Start
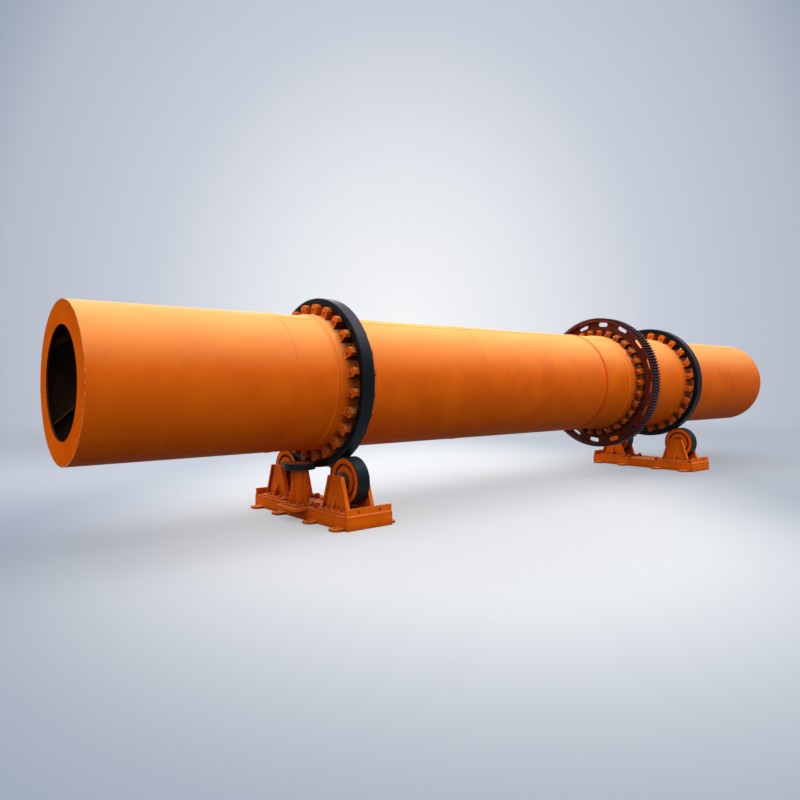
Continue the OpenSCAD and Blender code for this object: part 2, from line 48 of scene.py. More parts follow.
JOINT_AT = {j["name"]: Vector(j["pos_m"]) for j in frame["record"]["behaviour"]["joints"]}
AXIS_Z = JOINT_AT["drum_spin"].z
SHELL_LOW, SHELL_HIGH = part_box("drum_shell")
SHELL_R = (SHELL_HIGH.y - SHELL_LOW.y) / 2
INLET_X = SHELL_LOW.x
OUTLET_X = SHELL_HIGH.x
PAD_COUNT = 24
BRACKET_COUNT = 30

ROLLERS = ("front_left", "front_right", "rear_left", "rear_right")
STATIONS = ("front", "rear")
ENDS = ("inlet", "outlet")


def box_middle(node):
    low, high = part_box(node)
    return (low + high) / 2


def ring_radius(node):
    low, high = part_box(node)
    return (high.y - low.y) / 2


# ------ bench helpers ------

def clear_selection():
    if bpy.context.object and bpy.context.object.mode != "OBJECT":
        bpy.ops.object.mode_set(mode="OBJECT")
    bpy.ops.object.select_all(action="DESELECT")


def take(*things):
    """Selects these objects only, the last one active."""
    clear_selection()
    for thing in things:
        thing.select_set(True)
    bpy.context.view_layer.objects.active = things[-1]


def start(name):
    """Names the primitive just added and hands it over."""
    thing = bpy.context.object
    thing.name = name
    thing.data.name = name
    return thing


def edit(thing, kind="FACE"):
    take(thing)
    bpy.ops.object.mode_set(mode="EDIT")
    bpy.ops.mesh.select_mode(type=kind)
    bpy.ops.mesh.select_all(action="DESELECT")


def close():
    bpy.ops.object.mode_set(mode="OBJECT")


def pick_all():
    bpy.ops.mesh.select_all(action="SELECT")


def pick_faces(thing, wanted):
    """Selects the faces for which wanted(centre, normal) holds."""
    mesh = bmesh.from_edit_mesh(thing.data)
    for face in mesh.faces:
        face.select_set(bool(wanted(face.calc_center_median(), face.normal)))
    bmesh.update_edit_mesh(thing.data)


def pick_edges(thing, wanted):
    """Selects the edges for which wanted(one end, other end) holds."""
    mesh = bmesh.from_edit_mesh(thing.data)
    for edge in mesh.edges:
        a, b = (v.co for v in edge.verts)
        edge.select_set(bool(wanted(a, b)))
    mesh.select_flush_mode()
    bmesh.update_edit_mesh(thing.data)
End
◆ **Work instructions**
Write out every line of the material again, exactly as it reads.

◆ **Expected answer**
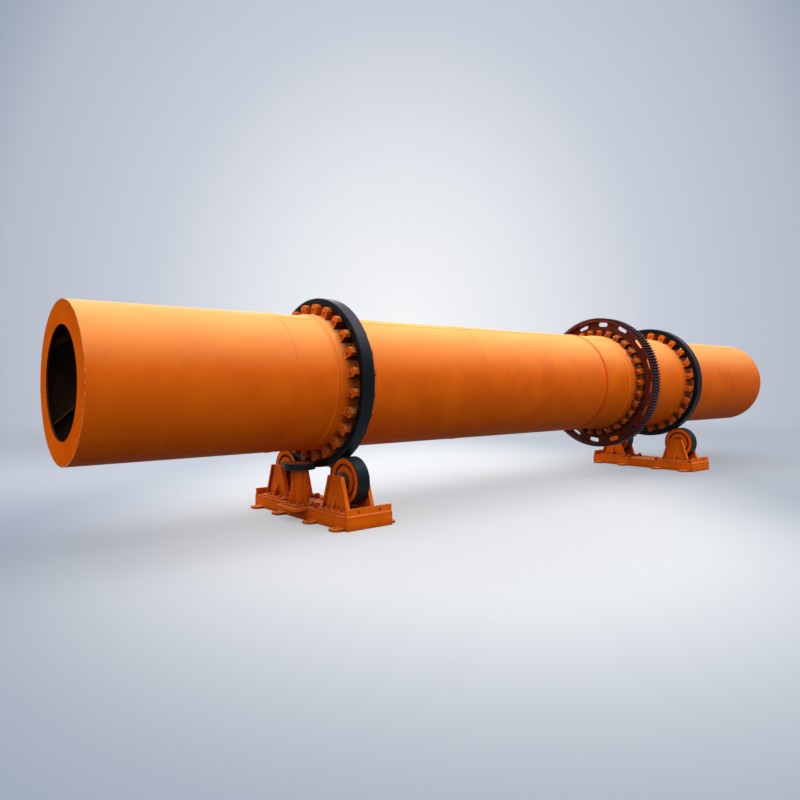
Continue the OpenSCAD and Blender code for this object: part 2, from line 48 of scene.py. More parts follow.
JOINT_AT = {j["name"]: Vector(j["pos_m"]) for j in frame["record"]["behaviour"]["joints"]}
AXIS_Z = JOINT_AT["drum_spin"].z
SHELL_LOW, SHELL_HIGH = part_box("drum_shell")
SHELL_R = (SHELL_HIGH.y - SHELL_LOW.y) / 2
INLET_X = SHELL_LOW.x
OUTLET_X = SHELL_HIGH.x
PAD_COUNT = 24
BRACKET_COUNT = 30

ROLLERS = ("front_left", "front_right", "rear_left", "rear_right")
STATIONS = ("front", "rear")
ENDS = ("inlet", "outlet")


def box_middle(node):
    low, high = part_box(node)
    return (low + high) / 2


def ring_radius(node):
    low, high = part_box(node)
    return (high.y - low.y) / 2


# ------ bench helpers ------

def clear_selection():
    if bpy.context.object and bpy.context.object.mode != "OBJECT":
        bpy.ops.object.mode_set(mode="OBJECT")
    bpy.ops.object.select_all(action="DESELECT")


def take(*things):
    """Selects these objects only, the last one active."""
    clear_selection()
    for thing in things:
        thing.select_set(True)
    bpy.context.view_layer.objects.active = things[-1]


def start(name):
    """Names the primitive just added and hands it over."""
    thing = bpy.context.object
    thing.name = name
    thing.data.name = name
    return thing


def edit(thing, kind="FACE"):
    take(thing)
    bpy.ops.object.mode_set(mode="EDIT")
    bpy.ops.mesh.select_mode(type=kind)
    bpy.ops.mesh.select_all(action="DESELECT")


def close():
    bpy.ops.object.mode_set(mode="OBJECT")


def pick_all():
    bpy.ops.mesh.select_all(action="SELECT")


def pick_faces(thing, wanted):
    """Selects the faces for which wanted(centre, normal) holds."""
    mesh = bmesh.from_edit_mesh(thing.data)
    for face in mesh.faces:
        face.select_set(bool(wanted(face.calc_center_median(), face.normal)))
    bmesh.update_edit_mesh(thing.data)


def pick_edges(thing, wanted):
    """Selects the edges for which wanted(one end, other end) holds."""
    mesh = bmesh.from_edit_mesh(thing.data)
    for edge in mesh.edges:
        a, b = (v.co for v in edge.verts)
        edge.select_set(bool(wanted(a, b)))
    mesh.select_flush_mode()
    bmesh.update_edit_mesh(thing.data)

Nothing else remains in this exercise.